Cierto, ciertísimo es que esa gran imaginación de la que parten las convicciones de la inteligencia humana, capaz de fijar al dios "Sol" como origen del misterioso "Todo", nos implica indisolublemente en unos criterios de existencia realmente ciertos. Estas ambiciosas explicaciones, sin embargo, nos reducen a un diseño que, hasta donde alcanzamos a inteligirnos materialmente y razonablemente, nos inclina de modo permanente y constante hacia el encuentro de un estado de existencia que busca siempre alcanzar ese estado que en la cultura oriental se conoce y nombra como "Nirvana", expresión de felicidad perfecta, total y eterna. Mientras tanto, en la historia cultural occidental moderna, suele traducirse como "Eterna Salvación Divina".
El hombre, pretendido de ser recipiente del más avanzado proyecto natural de ser inteligente, socialmente perfeccionado constantemente, ilimitadamente, colectiva y universalmente, se encuentra en una búsqueda constante.

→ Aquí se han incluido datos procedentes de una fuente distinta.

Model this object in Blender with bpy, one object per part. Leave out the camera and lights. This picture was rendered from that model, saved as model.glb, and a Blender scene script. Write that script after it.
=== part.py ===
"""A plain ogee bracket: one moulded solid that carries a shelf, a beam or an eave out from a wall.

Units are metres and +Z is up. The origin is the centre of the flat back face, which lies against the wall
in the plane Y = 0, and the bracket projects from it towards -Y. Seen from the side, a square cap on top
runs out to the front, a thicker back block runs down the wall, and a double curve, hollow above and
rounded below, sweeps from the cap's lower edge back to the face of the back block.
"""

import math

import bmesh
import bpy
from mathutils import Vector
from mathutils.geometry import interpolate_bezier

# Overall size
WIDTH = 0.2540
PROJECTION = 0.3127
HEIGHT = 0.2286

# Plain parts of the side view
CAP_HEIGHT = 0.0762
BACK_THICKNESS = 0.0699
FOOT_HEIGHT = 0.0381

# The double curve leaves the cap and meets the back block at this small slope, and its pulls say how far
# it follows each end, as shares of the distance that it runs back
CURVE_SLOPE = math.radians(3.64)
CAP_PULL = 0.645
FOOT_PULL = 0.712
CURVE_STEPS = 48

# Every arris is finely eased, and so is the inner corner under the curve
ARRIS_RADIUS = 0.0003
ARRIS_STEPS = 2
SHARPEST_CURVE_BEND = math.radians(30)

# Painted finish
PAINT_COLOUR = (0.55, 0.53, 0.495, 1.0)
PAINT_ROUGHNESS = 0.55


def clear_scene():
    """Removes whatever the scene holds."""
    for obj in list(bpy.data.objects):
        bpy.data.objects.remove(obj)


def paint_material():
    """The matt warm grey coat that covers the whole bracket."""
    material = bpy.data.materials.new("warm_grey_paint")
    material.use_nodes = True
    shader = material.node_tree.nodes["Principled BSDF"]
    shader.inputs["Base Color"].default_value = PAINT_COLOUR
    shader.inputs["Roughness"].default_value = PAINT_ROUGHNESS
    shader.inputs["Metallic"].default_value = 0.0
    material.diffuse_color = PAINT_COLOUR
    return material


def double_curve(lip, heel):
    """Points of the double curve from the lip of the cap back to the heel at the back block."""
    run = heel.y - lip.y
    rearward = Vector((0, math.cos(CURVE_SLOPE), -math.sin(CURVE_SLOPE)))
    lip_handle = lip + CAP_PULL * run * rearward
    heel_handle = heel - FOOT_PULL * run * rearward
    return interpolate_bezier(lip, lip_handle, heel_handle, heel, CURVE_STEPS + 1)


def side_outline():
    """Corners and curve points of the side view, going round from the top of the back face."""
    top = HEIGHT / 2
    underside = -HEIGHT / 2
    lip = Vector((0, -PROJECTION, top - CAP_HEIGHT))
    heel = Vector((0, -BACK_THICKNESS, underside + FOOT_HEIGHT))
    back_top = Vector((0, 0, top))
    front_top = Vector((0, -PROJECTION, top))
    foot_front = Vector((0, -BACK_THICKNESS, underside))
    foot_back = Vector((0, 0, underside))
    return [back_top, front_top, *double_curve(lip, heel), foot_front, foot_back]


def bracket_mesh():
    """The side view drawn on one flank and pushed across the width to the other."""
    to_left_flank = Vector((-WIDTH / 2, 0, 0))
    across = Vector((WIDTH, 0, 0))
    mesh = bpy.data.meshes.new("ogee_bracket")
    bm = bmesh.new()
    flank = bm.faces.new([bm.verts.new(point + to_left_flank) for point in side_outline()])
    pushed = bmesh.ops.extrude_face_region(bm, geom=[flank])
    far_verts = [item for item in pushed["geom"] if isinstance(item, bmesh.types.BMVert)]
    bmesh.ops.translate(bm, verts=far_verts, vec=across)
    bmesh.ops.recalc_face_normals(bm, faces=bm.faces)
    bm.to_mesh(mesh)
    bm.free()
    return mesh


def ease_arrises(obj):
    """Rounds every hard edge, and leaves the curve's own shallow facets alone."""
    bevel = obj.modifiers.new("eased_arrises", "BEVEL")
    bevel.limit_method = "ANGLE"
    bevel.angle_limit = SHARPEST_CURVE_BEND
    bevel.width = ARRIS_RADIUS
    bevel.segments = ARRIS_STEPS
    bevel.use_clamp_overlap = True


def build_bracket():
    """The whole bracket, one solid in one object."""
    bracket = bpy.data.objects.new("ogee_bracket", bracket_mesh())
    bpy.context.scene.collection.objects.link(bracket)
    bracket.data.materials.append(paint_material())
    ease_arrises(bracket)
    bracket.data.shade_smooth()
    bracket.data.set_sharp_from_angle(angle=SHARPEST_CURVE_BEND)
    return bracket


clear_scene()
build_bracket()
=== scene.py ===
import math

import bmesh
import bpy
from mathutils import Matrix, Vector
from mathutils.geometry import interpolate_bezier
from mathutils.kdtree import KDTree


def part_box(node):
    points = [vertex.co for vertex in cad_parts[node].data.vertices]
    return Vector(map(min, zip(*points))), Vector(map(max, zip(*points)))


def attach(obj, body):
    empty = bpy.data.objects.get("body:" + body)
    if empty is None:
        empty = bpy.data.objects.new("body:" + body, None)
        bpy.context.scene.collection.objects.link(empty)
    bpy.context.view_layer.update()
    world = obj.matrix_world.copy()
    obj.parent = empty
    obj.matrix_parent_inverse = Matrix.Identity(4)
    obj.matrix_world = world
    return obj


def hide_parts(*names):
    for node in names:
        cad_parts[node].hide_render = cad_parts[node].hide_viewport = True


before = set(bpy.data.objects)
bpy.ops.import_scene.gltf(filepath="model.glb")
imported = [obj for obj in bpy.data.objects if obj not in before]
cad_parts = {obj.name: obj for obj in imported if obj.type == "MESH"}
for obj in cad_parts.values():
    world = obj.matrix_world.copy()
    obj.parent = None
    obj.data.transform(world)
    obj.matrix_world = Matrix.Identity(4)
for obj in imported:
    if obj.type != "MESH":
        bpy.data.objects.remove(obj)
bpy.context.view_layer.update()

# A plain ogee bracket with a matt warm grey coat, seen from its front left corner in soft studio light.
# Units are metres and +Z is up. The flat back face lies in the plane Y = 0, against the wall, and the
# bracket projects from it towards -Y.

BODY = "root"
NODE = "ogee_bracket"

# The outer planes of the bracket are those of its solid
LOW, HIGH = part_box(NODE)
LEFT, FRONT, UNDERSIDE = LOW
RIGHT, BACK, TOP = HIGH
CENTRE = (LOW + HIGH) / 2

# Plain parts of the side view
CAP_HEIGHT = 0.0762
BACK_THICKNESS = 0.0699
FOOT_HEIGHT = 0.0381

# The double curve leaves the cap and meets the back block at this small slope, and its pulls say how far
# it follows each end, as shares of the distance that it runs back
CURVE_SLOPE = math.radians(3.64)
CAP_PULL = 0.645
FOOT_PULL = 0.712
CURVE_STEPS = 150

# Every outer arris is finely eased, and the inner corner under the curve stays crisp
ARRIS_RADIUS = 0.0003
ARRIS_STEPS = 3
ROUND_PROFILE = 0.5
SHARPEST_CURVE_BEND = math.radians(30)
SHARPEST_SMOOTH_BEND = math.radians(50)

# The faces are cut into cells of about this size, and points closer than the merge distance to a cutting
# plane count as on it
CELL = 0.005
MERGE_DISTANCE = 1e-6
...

Religiones, guerras, proyectos sociales y filosóficos se encaminan todos, sin excepción, a competir entre sus afanes por alcanzar las distintas versiones de ese placer por el perfeccionismo sin medidas, sin límites, humanamente socializado. Llegar a ser y superar al gran Dios del conocimiento, del dominio sobre lo espiritual, sobre la materia, sobre el conjunto social humano, alcanzando el dominio de lo perfecto.
Esa historia de relatos entregados a adorar la autoridad y poder absolutos, extendidos a la omnisciencia y la corrección ambicionada e imaginada, son representadas por la condición de belleza ilimitada, de la aspiración propuesta como inconmensurabilidad de lo divino, del diosismo absoluto, sentido del perfeccionismo humano propuesto como proyecto de ilimitado final. Dios es el signo alegórico del absolutismo perfeccionista imaginado.

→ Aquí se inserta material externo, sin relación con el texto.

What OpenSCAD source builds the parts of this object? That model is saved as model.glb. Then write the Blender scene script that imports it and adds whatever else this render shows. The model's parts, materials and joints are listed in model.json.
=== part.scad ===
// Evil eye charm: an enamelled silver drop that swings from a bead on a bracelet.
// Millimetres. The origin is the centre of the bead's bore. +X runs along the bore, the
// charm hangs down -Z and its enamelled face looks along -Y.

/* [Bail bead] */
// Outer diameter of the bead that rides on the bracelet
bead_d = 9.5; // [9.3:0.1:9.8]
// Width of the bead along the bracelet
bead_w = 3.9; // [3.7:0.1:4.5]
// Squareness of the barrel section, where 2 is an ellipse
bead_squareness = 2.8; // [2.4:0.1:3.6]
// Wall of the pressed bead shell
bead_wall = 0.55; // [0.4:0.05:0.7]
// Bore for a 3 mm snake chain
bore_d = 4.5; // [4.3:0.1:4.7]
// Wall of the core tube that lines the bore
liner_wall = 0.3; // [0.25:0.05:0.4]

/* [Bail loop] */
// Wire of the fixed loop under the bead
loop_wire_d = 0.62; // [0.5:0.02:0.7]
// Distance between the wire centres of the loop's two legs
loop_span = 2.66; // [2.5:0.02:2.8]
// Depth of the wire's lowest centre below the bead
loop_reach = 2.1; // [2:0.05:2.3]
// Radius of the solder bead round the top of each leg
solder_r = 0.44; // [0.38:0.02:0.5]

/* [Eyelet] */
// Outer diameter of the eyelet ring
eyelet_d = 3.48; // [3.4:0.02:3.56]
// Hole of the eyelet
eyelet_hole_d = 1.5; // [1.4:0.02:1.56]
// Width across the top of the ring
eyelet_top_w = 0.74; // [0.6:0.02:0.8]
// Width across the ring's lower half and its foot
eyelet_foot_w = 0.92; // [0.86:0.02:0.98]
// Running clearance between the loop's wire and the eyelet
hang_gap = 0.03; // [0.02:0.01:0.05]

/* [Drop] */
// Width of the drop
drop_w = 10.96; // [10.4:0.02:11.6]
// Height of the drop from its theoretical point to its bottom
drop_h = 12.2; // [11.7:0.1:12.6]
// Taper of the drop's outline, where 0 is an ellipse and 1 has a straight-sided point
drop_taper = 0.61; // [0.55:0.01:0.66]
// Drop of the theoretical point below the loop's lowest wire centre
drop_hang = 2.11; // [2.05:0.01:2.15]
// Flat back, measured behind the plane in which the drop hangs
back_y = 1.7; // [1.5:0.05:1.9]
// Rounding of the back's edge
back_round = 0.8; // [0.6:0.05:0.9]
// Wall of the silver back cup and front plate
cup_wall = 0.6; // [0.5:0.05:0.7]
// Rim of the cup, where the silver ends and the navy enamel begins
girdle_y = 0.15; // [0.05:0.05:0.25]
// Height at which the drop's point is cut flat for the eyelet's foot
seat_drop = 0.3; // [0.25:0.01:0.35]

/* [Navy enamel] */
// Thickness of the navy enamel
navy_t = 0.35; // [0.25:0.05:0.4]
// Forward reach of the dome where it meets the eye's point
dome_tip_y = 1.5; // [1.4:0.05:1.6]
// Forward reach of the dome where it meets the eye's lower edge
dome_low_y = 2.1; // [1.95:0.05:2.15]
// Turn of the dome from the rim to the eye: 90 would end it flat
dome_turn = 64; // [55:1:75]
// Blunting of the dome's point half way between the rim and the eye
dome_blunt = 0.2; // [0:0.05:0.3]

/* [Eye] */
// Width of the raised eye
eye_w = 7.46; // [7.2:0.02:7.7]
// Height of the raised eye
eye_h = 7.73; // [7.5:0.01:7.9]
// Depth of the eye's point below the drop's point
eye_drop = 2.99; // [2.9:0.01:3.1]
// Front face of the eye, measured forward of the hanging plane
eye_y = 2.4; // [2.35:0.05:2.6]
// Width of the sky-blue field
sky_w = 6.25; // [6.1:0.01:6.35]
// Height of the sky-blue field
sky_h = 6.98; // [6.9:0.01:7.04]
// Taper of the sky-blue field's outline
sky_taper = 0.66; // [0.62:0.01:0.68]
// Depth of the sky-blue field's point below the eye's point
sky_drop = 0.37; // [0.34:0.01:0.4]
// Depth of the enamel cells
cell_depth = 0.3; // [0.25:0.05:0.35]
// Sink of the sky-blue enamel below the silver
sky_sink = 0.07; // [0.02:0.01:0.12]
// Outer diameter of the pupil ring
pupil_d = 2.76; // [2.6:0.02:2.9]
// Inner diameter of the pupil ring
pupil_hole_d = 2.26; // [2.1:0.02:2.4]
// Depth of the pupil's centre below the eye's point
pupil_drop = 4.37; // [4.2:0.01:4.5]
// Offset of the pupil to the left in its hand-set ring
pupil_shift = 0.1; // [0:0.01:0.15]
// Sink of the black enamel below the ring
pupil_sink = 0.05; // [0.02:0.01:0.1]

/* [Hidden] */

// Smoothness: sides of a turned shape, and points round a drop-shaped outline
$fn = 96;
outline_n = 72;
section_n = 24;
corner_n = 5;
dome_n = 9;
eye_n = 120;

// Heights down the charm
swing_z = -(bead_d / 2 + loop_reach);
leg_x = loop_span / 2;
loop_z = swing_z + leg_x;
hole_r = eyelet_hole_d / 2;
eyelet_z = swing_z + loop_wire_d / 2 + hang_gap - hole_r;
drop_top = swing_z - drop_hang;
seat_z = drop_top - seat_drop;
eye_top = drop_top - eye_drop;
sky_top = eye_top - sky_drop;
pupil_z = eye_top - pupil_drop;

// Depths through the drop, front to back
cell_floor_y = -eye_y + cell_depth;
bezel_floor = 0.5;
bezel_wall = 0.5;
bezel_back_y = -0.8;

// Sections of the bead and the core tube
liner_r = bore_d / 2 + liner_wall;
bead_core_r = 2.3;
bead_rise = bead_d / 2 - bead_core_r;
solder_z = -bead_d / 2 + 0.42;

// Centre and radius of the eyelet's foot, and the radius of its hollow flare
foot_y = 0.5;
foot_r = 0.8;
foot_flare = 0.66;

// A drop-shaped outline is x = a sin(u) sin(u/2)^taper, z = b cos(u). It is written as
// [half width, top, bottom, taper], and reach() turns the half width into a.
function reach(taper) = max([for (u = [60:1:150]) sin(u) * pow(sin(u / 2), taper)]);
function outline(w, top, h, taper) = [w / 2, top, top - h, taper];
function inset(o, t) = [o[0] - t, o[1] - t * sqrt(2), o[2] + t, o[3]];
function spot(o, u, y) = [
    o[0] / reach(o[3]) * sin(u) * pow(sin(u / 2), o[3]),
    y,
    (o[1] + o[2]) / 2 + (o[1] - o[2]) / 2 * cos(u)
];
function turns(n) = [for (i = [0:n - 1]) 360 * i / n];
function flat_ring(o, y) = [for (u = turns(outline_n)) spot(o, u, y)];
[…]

El hombre no puede existir sin dioses, pero, sobre todo, hoy no es racionalmente imaginable que se conforme sin proyectar esa meta afanada en superar lo inalcanzable. Superar a "Ra", superar al Super-hombre, superar al poderoso Dios de Abraham, superar las aspiraciones morales de Confucio, superar la equidad social de Marx y Engels, superar lo bueno del bien del Mesías Hombre-Dios, sería la única medida concebible.
Todas las guerras, sus metas, sus afanes, su biología obligada siempre por los inconvenientes materiales que implican la necesidad de reponer alimentos, cuerpo y espíritu, hambre de materia, urgencias insuperables que humillan así todas las noblezas de todas las batallas más gloriosas, demandan la reposición de fuerzas, las necesidades de salud, de alimentos, de materia. Allí se detienen las noblezas, saltan y gritan las urgencias de materias.
Llegan los finales del juego moral, es necesario rendir cultos a los principios de las urgencias mecánicas de la biología, de las reposiciones materiales. Entonces, esas urgencias dictan la cultura de la fe, los reclamos históricos de las calidades de la materia cuantificada, lo físico, lo biológico, lo indescriptible, lo impreciso.